AlphaGo Zero’s MCTS was simpler than the version used by AlphaGo in that it did not include rollouts of complete games, and therefore did not need a rollout policy.
Each iteration of AlphaGo Zero’s MCTS ran a simulation that ended at a leaf node of the current search tree instead of at the terminal position of a complete game simulation.
But as in AlphaGo, each iteration of MCTS in AlphaGo Zero was guided by the output of a deep convolutional network, labeled fθ in Figure 16.7, where θ is the network’s weight vector.

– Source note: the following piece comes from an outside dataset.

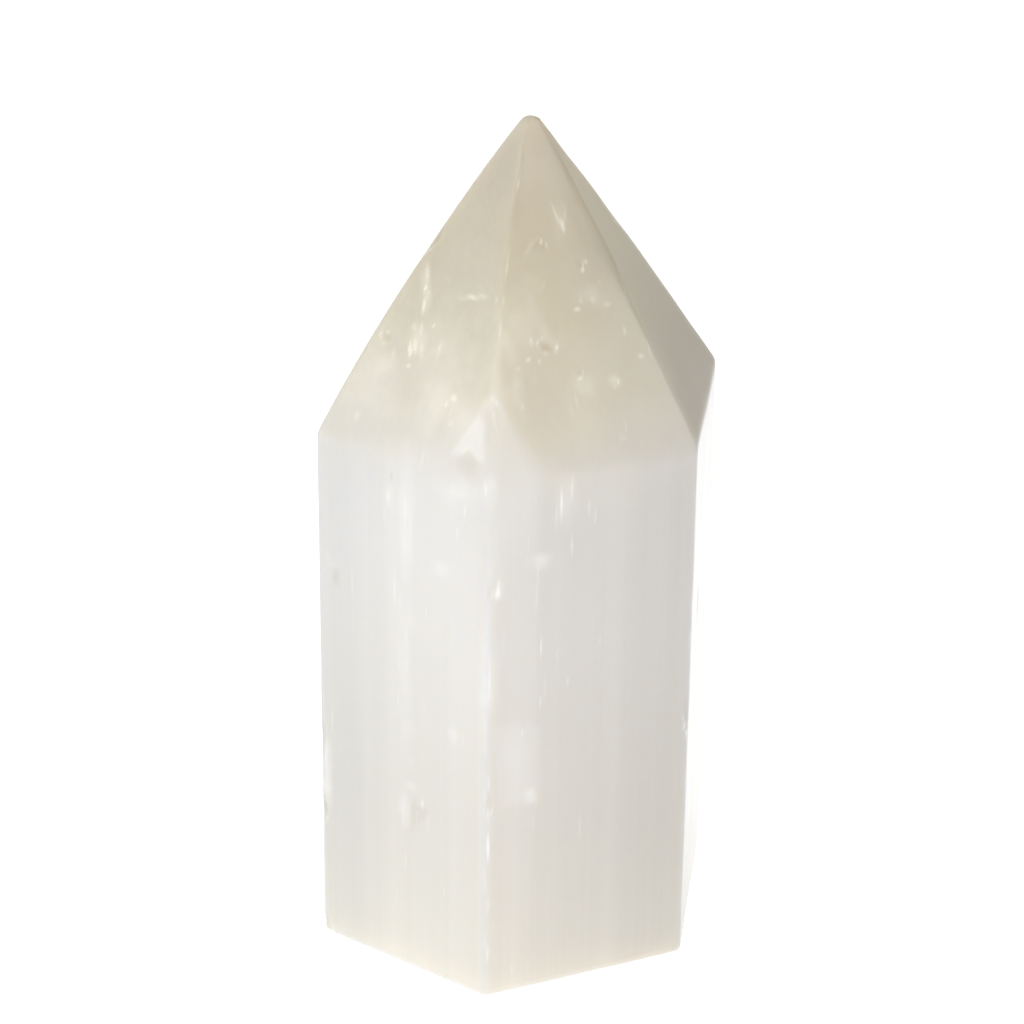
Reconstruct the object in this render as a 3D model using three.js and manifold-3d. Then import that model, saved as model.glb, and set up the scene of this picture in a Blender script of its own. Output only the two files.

The input to the network, whose architecture we describe below, consisted of raw representations of board positions, and its output had two parts:
a scaler value, v, an estimate of the probability that the current player will win from from the current board position,
and a vector, p, of move probabilities, one for each possible stone placement on the current board, plus the pass, or resign, move.
Instead of selecting self-play actions according to the probabilities p, however, AlphaGo Zero used these probabilities, together with the network’s value output, to direct each execution of MCTS, which returned new move probabilities, shown in Figure 16.7 as the policies πi.
These policies benefitted from the many simulations that MCTS conducted each time it executed.
The result was that the policy actually followed by AlphaGo Zero was an improvement over the policy given by the network’s outputs p.
Silver et al. (2017) wrote that “MCTS may therefore be viewed as a powerful policy improvement operator.”